The Collections suffered painful losses when economic circumstances necessitated the sale of works of art after 1945, including the famous portrait of Ginevra de’ Benci by Leonardo da Vinci, today the pride of the National Gallery in Washington. The Reigning Prince Hans-Adam II has been able to make good these losses over recent decades with major new acquisitions, adding new splendour to the Collections.
On 24 March 2004 the Garden Palace in the Rossau quarter finally reopened as the LIECHTENSTEIN MUSEUM, after a selection of the most important works had been transferred there from Vaduz, thereby once again reviving the centuries-old tradition of the Princely Collections.
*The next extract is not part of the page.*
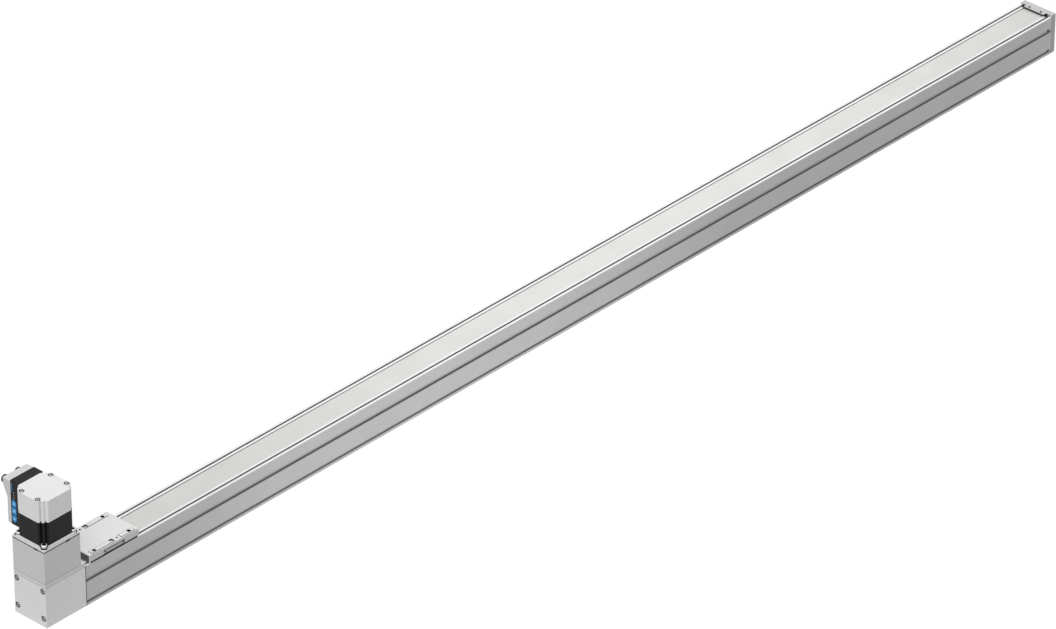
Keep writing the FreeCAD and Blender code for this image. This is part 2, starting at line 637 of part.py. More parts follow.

Today a selection of masterpieces from the early Renaissance to the Baroque gives visitors to the Garden Palace a sense of the variety and opulence of one of the largest and most important family collections in the world, one which is continually being expanded and enriched through restoration of existing works and new acquisitions.
A further highlight in the post-war history of the Collections is the renovation of the Liechtenstein City Palace on Bankgasse, which following five years of meticulous restoration was finally returned to its former glory in 2013. The palace contains the Period Rooms that were fitted out in Rococo Revival style between 1837 and 1848 and today are open to the public as the setting for a fascinating mix of masterpieces of neoclassical and Biedermeier art.
The suite of rooms in the south wing contain a concise selection of works from the Viennese Biedermeier era, some of which were already held in the Princely Collections and others that have been acquired by Hans-Adam II over the past decades. They include important portraits, landscapes and genre paintings by Ferdinand Georg Waldmüller, Friedrich von Amerling, Franz Eybl and Friedrich Gauermann together with Viennese porcelain and precious furniture, giving an insight into the lifestyle and décor of the time. From 2012 access to both palaces has been offered in the form of booked guided tours.